An Israeli strike on a school-turned-shelter in Gaza City on Saturday killed at least 16 people and wounded another 21, according to Gaza’s Health Ministry, which announced the toll on Sunday. Israel’s military, which regularly accuses Palestinian militants of sheltering in civilian areas, said it struck a Hamas command center.
Israel says it tries to avoid harming civilians, but the military rarely comments on individual strikes, which often kill women and children. Gaza’s Health Ministry does not differentiate between civilians and militants in its tallies.

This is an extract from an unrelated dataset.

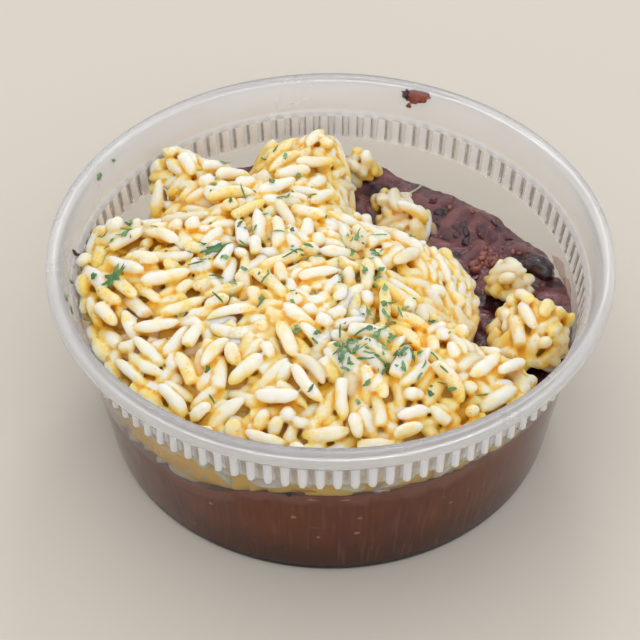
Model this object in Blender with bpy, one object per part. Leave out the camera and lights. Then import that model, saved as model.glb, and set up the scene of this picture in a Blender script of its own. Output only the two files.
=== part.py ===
"""Rice and beans in a round deli tub, in metres, +Z up, origin at the centre of the tub's base.

The tub is one turned shell with a skirted rim, a stacking ledge and a ring of ribs under it.
Bean mash fills the tub up to an uneven level. A rice heap covers most of the mash, and a few
loose rice clumps and a whole bean lie on the part of the mash that is left bare.
Directions are in degrees from +X, seen from above.
"""

import math
from dataclasses import dataclass

import bmesh
import bpy
from mathutils import Vector, noise

MM = 0.001

# Tub
RIM_HEIGHT = 46.5 * MM
RIM_OUTER_RADIUS = 58.0 * MM
RIM_INNER_RADIUS = 55.6 * MM
SKIRT_RADIUS = 58.5 * MM
SKIRT_DROP = 3.0 * MM
WALL = 0.8 * MM
BASE_RADIUS = 47.8 * MM
BASE_CHAMFER = 0.8 * MM
FOOT_WIDTH = 2.6 * MM
FOOT_HEIGHT = 0.8 * MM
LEDGE_HEIGHT = 38.2 * MM
LEDGE_RADIUS = 53.4 * MM
LEDGE_STEP = 1.2 * MM
LEDGE_RISE = 0.6 * MM
RIB_COUNT = 100
RIB_BOTTOM = 32.4 * MM
RIB_MARGIN = 0.8 * MM
RIB_OUTER_RADIUS = 54.0 * MM
RIB_TOP_MARGIN = 0.15 * MM
FLOOR_TOP = FOOT_HEIGHT + WALL

# Gap kept between two pieces that touch
CONTACT_GAP = 0.35 * MM

# Bean mash
MASH_MIDDLE = 22.5 * MM
MASH_LOWEST_EDGE = 20.3 * MM
MASH_FLAT_RADIUS = 18.0 * MM
MASH_RELIEF = 1.5 * MM
MASH_RELIEF_SIZE = 5.0 * MM
MASH_SEED = 4.0
MASH_SPOKES = 80
MASH_RINGS = 11
# Bare mash takes its full relief this far from rice, and this far in from the wall
BARE_START = 1.0 * MM
BARE_FULL = 5.0 * MM
WALL_FADE = 3.0 * MM

# Rice heap
HEAP_CROWN = 45.0 * MM
HEAP_WALL_LEVEL = 39.2 * MM
HEAP_LEAST_DEPTH = 3.0 * MM
HEAP_SHOULDER = 24.0 * MM
HEAP_RELIEF = 1.4 * MM
HEAP_RELIEF_SIZE = 7.0 * MM
HEAP_SEED = 7.0
HEAP_BULGE = 1.2 * MM
HEAP_SPOKES = 72
HEAP_EDGE_POINTS = 180
HEAP_SIDE_MARGIN = math.radians(6)
HEAP_TOP_RINGS = 8
HEAP_BOTTOM_RINGS = 6
RIM_CLEARANCE = 0.6 * MM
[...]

Hamas-led militants killed some 1,200 people, mostly civilians, and took around 250 people hostage in their surprise attack into southern Israel last October.
Israel’s massive offensive launched in Gaza has killed at least 39,550 Palestinians, according to the territory’s Health Ministry, which does not say how many were militants. Heavy airstrikes and ground operations have caused widespread destruction and displaced the vast majority of Gaza’s 2.3 million people, often multiple times.
Hezbollah has regularly traded fire with Israel along the Lebanon border since the start of the war, in what the militant group says is aimed at relieving pressure on its fellow Iran-backed ally, Hamas. The continuous strikes and counterstrikes have grown in severity in recent months, raising fears of an even more destructive regional war.
Over 590 Palestinians have been killed by Israeli fire in the occupied West Bank since the start of the war in Gaza, according to the Palestinian Health Ministry. Most have been killed during Israeli raids and violent protests. Israel captured the West Bank, Gaza and east Jerusalem in the 1967 Mideast war, and the Palestinians want all three territories for their future state.